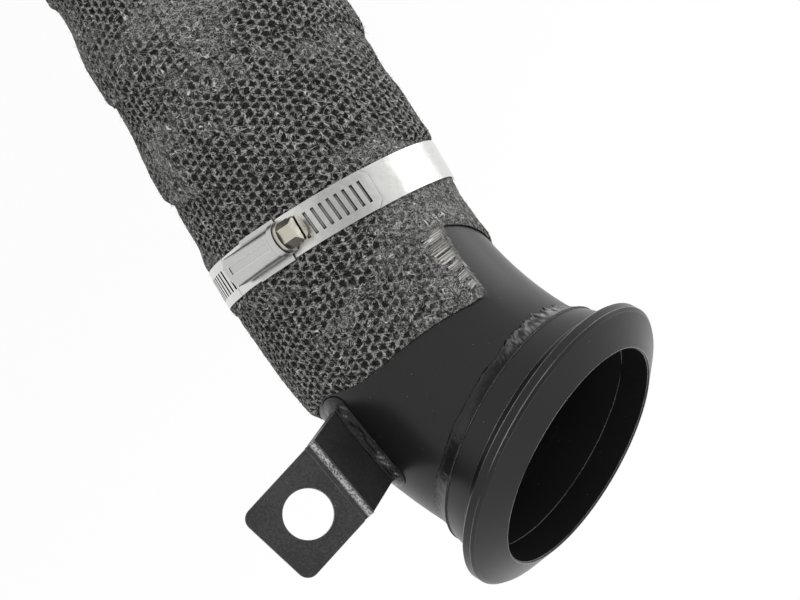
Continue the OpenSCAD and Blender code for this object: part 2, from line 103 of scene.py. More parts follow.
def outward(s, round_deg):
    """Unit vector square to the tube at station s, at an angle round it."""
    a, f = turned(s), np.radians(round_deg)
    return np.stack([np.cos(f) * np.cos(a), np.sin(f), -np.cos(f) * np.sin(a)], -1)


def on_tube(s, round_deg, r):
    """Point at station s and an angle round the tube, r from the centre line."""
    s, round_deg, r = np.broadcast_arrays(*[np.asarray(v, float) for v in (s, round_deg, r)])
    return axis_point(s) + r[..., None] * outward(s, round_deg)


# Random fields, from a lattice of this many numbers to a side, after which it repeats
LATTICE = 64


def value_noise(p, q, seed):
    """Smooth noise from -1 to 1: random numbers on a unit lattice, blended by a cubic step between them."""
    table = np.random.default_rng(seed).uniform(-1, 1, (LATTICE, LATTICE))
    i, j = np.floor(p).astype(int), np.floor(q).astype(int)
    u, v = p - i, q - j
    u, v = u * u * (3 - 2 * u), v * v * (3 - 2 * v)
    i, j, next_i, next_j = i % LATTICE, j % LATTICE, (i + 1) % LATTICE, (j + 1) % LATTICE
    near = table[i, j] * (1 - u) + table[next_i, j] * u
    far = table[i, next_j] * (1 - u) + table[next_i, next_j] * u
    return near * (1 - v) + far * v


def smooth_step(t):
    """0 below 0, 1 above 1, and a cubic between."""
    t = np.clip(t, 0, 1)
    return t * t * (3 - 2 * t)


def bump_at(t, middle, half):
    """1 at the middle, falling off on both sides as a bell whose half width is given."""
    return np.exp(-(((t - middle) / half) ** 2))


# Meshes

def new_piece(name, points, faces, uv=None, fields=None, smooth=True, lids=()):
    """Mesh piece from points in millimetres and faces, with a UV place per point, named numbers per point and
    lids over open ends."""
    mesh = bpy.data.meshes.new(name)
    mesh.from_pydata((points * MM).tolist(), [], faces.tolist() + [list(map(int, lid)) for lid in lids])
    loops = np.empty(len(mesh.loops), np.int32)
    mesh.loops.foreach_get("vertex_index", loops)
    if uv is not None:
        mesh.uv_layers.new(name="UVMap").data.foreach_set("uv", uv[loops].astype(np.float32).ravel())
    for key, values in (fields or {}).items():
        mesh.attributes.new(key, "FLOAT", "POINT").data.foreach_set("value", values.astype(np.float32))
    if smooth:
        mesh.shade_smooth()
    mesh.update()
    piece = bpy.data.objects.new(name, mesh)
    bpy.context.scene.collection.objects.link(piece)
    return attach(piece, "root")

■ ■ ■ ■

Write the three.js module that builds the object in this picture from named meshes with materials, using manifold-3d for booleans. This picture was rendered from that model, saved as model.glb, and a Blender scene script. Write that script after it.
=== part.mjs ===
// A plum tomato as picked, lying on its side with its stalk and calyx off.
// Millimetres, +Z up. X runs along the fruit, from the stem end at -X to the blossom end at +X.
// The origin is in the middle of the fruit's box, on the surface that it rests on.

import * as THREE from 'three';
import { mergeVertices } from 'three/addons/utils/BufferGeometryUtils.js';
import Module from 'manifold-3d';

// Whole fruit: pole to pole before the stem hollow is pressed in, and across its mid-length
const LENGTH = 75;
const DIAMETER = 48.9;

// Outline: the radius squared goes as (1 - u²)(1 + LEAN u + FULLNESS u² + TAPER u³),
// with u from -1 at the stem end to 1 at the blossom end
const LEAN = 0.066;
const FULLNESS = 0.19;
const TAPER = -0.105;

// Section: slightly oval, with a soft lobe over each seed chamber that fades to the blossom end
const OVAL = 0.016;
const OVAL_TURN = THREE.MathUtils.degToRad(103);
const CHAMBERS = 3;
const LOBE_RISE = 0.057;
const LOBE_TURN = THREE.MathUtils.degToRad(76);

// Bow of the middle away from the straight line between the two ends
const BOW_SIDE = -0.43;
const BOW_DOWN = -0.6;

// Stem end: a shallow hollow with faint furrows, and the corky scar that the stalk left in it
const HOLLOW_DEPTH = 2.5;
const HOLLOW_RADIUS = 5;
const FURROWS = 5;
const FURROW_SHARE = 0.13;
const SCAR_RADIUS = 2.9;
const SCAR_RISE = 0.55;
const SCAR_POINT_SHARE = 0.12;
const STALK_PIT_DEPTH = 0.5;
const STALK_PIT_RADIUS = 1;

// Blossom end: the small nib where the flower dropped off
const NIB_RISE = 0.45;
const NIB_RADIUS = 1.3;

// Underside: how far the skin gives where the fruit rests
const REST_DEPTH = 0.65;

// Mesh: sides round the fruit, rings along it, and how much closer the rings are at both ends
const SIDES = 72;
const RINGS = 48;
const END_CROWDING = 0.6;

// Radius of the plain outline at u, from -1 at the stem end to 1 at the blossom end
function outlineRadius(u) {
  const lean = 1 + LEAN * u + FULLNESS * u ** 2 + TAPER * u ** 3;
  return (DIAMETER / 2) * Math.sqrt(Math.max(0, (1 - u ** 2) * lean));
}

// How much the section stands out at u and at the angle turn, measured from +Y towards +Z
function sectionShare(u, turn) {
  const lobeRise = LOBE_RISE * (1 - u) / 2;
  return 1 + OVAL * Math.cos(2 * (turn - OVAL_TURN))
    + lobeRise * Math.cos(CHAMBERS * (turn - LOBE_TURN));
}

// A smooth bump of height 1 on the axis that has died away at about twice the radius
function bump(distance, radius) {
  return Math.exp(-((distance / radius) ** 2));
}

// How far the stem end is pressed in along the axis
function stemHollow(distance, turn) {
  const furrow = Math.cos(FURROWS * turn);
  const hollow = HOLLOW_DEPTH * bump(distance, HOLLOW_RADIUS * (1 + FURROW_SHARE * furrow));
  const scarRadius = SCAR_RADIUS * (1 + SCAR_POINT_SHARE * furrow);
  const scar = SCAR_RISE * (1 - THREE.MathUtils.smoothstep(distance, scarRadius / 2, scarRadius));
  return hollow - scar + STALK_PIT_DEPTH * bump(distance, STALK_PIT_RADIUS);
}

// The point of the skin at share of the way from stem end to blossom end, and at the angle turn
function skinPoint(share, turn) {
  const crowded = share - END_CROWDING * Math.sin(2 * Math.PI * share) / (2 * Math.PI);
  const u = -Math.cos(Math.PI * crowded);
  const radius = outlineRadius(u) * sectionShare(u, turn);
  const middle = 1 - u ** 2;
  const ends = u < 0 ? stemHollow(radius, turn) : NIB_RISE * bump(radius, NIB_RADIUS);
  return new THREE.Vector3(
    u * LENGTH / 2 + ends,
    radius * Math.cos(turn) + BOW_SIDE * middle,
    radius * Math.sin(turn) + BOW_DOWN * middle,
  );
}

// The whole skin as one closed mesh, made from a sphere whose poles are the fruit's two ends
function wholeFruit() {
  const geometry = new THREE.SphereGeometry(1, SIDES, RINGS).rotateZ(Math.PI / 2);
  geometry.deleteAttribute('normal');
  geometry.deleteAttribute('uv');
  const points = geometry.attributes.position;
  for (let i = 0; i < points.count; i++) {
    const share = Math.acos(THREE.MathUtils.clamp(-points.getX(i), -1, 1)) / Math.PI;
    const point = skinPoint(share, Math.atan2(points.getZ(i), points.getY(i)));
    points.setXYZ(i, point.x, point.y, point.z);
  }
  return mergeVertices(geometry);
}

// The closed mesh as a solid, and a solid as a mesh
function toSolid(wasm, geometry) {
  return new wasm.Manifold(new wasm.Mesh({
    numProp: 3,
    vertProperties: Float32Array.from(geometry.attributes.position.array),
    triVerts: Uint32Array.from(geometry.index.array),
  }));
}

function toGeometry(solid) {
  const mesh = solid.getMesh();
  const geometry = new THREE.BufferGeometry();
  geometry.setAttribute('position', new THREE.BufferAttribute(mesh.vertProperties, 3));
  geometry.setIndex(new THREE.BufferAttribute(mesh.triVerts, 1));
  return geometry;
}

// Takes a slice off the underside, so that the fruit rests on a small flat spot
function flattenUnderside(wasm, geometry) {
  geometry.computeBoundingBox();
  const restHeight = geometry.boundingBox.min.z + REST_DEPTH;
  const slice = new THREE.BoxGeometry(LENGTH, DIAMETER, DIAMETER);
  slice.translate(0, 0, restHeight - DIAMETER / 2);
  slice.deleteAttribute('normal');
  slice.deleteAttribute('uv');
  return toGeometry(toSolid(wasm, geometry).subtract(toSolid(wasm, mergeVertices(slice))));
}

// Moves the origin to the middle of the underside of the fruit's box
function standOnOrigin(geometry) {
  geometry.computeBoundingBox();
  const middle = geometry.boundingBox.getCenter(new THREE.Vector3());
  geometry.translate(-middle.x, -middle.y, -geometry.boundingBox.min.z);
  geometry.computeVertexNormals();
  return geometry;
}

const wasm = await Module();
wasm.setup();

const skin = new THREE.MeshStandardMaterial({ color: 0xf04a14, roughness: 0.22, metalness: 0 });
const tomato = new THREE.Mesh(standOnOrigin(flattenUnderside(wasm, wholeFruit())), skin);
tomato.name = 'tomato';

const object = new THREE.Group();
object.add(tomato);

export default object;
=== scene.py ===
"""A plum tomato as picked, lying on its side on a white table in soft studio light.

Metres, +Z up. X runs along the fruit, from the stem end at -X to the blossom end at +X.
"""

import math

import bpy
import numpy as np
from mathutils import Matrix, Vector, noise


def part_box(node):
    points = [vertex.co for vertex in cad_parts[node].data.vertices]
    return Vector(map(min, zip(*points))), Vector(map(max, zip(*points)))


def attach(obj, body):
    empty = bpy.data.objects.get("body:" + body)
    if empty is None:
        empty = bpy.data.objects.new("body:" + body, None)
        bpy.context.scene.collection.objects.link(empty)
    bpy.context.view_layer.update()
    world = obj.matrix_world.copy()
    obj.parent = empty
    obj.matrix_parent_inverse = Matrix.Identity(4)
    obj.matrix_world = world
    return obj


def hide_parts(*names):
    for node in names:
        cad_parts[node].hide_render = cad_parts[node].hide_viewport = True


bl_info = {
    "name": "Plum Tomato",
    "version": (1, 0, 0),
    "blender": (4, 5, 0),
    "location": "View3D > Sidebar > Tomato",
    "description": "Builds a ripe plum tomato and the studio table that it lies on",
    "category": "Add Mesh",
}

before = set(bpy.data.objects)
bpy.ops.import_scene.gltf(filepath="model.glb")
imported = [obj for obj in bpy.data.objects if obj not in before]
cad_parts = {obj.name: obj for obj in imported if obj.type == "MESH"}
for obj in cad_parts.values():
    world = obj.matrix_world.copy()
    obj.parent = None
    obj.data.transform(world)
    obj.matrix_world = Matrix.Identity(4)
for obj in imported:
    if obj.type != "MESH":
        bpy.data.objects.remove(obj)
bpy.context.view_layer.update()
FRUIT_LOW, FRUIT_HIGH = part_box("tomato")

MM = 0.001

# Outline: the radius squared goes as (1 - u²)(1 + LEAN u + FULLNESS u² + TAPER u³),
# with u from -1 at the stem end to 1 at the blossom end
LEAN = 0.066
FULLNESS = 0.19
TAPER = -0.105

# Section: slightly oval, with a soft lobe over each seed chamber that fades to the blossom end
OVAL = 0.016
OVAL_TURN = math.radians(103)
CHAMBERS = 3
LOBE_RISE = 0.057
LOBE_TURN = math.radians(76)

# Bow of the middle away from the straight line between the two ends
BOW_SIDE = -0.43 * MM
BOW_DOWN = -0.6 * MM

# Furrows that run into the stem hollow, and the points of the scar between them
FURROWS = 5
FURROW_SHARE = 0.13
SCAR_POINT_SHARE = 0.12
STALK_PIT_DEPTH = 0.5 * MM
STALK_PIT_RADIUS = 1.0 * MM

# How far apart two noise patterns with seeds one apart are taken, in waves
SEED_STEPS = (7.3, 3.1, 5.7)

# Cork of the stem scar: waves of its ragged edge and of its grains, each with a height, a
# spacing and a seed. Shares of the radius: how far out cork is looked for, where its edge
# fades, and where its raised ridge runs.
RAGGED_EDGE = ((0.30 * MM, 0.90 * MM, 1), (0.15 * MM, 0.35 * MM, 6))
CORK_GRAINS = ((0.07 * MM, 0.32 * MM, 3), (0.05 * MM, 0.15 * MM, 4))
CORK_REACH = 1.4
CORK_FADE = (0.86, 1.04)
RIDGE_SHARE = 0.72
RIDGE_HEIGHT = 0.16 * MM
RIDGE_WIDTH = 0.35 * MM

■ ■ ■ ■

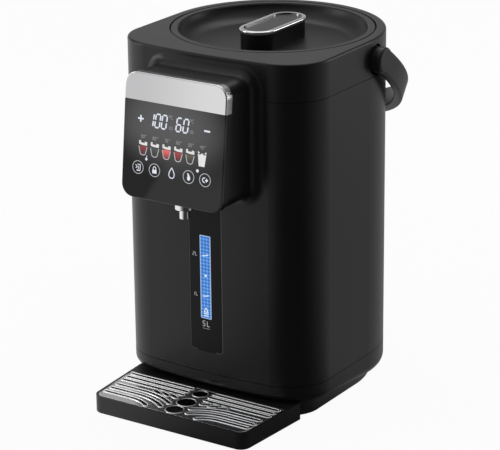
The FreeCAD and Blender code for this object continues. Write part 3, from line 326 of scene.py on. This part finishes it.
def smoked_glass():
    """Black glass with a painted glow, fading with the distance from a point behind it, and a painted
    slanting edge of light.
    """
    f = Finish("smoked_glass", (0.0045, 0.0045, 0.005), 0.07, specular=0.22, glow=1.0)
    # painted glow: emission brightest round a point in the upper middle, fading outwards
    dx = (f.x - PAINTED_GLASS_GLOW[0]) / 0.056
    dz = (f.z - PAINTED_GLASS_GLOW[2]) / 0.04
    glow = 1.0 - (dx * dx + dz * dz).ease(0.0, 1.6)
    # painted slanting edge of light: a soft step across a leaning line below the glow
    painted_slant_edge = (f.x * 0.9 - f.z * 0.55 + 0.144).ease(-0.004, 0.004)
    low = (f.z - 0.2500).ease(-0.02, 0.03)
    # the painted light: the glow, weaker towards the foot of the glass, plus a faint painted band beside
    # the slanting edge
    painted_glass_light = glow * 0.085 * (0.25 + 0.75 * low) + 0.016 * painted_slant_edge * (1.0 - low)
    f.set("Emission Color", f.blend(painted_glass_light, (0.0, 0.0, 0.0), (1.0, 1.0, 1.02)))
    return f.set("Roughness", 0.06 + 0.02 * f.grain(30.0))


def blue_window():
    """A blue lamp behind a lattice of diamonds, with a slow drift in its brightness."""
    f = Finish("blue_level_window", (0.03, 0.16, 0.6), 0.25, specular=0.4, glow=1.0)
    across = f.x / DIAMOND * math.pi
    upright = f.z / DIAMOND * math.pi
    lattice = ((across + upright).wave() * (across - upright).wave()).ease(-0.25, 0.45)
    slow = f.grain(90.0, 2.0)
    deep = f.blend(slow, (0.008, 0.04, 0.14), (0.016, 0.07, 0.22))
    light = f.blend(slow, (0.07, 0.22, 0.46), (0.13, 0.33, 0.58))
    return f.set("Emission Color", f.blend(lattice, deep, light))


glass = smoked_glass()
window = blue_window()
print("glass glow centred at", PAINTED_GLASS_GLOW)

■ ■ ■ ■

■ What is needed ■
Retype the portion of the data above that starts on the line with "const skin = new" and finishes on the line with "cad_parts[node].hide_render = cad_parts[node].hide_viewport", including both of those lines.

■ Solution ■
const skin = new THREE.MeshStandardMaterial({ color: 0xf04a14, roughness: 0.22, metalness: 0 });
const tomato = new THREE.Mesh(standOnOrigin(flattenUnderside(wasm, wholeFruit())), skin);
tomato.name = 'tomato';

const object = new THREE.Group();
object.add(tomato);

export default object;
=== scene.py ===
"""A plum tomato as picked, lying on its side on a white table in soft studio light.

Metres, +Z up. X runs along the fruit, from the stem end at -X to the blossom end at +X.
"""

import math

import bpy
import numpy as np
from mathutils import Matrix, Vector, noise


def part_box(node):
    points = [vertex.co for vertex in cad_parts[node].data.vertices]
    return Vector(map(min, zip(*points))), Vector(map(max, zip(*points)))


def attach(obj, body):
    empty = bpy.data.objects.get("body:" + body)
    if empty is None:
        empty = bpy.data.objects.new("body:" + body, None)
        bpy.context.scene.collection.objects.link(empty)
    bpy.context.view_layer.update()
    world = obj.matrix_world.copy()
    obj.parent = empty
    obj.matrix_parent_inverse = Matrix.Identity(4)
    obj.matrix_world = world
    return obj


def hide_parts(*names):
    for node in names:
        cad_parts[node].hide_render = cad_parts[node].hide_viewport = True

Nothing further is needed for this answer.